First Lady Michelle Obama
The White House
1600 Pennsylvania Avenue NW
Washington, DC 20500

Send the postcard with this message (modify if sent by students):

Dear Mrs. Obama,

We want the same education for our children that you provide for Malia and Sasha. Our child is not a test score.

Please tell the President to end the use of high stakes standardized tests!

Sincerely,
Your name
Your address

Panic In Detroit

May 19th, 2010

According to a just published report that connects lead exposure to learning disabilities:

The correlation between high lead levels and low test scores carries particular resonance in Detroit, where students have fared poorly on academic achievement tests.

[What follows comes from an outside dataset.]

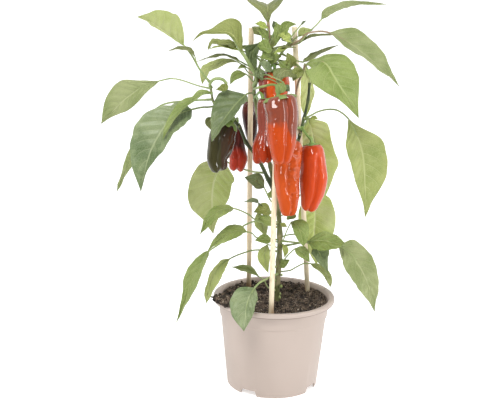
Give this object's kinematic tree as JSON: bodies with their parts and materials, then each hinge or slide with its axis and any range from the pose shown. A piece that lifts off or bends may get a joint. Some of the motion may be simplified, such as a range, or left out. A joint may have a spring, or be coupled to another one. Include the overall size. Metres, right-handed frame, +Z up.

DPS students ranked last in the nation in 2009 on the National Assessment of Education Progress math test for fourth- and eighth-graders. The city’s MEAP scores are consistently among the lowest in the state.

“This is a crisis,” said Carole Ann Beaman, disabilities coordinator for DPS. “There is a clear connection between lead poisoning and academic problems, which is relevant to understanding achievement gaps and why schools are failing.”

Do my own SoCal students snack on paint chips?  I don’t know.  But my school IS:

  • located where the  landing paths of Burbank and Van Nuys airports intersect
  • within spitting distance of the 405
  • under instruction to flush all water fountains daily over concerns about lead contamination

Does this have anything to do with why we’re a Program Improvement (“failing”) school?  Can  environmental causes of learning and other disabilities be ignored?  How can we discount what studies like this one are telling us?

Ask Obama, Duncan and the billionaires who drive their educational policy.

Or better yet, ask teachers.  We know.